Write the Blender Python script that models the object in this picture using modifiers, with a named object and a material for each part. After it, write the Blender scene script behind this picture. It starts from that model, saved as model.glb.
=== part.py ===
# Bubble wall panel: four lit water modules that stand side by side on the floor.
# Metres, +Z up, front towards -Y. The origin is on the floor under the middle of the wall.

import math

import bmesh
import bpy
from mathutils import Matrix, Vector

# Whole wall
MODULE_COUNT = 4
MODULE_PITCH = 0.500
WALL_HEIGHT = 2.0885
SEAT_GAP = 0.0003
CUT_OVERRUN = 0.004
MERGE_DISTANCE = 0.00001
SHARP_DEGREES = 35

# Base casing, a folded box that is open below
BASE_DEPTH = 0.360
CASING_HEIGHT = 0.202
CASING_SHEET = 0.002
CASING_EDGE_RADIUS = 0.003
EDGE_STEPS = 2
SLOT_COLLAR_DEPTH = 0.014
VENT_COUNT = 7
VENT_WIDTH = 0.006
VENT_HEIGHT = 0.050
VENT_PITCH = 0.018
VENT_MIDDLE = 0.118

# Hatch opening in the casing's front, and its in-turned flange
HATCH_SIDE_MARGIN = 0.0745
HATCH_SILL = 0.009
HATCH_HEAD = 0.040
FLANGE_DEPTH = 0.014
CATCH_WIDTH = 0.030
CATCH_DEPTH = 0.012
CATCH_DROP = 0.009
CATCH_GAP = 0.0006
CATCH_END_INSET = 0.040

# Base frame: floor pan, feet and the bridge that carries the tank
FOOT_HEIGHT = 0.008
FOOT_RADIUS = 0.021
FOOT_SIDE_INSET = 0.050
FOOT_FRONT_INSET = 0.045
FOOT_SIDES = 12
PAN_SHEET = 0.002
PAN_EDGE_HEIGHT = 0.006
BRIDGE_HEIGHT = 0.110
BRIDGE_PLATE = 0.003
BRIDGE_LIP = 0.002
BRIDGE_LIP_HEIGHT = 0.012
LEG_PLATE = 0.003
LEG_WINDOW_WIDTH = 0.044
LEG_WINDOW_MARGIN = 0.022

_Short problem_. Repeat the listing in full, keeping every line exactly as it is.

_Complete output_.
Write the Blender Python script that models the object in this picture using modifiers, with a named object and a material for each part. After it, write the Blender scene script behind this picture. It starts from that model, saved as model.glb.
=== part.py ===
# Bubble wall panel: four lit water modules that stand side by side on the floor.
# Metres, +Z up, front towards -Y. The origin is on the floor under the middle of the wall.

import math

import bmesh
import bpy
from mathutils import Matrix, Vector

# Whole wall
MODULE_COUNT = 4
MODULE_PITCH = 0.500
WALL_HEIGHT = 2.0885
SEAT_GAP = 0.0003
CUT_OVERRUN = 0.004
MERGE_DISTANCE = 0.00001
SHARP_DEGREES = 35

# Base casing, a folded box that is open below
BASE_DEPTH = 0.360
CASING_HEIGHT = 0.202
CASING_SHEET = 0.002
CASING_EDGE_RADIUS = 0.003
EDGE_STEPS = 2
SLOT_COLLAR_DEPTH = 0.014
VENT_COUNT = 7
VENT_WIDTH = 0.006
VENT_HEIGHT = 0.050
VENT_PITCH = 0.018
VENT_MIDDLE = 0.118

# Hatch opening in the casing's front, and its in-turned flange
HATCH_SIDE_MARGIN = 0.0745
HATCH_SILL = 0.009
HATCH_HEAD = 0.040
FLANGE_DEPTH = 0.014
CATCH_WIDTH = 0.030
CATCH_DEPTH = 0.012
CATCH_DROP = 0.009
CATCH_GAP = 0.0006
CATCH_END_INSET = 0.040

# Base frame: floor pan, feet and the bridge that carries the tank
FOOT_HEIGHT = 0.008
FOOT_RADIUS = 0.021
FOOT_SIDE_INSET = 0.050
FOOT_FRONT_INSET = 0.045
FOOT_SIDES = 12
PAN_SHEET = 0.002
PAN_EDGE_HEIGHT = 0.006
BRIDGE_HEIGHT = 0.110
BRIDGE_PLATE = 0.003
BRIDGE_LIP = 0.002
BRIDGE_LIP_HEIGHT = 0.012
LEG_PLATE = 0.003
LEG_WINDOW_WIDTH = 0.044
LEG_WINDOW_MARGIN = 0.022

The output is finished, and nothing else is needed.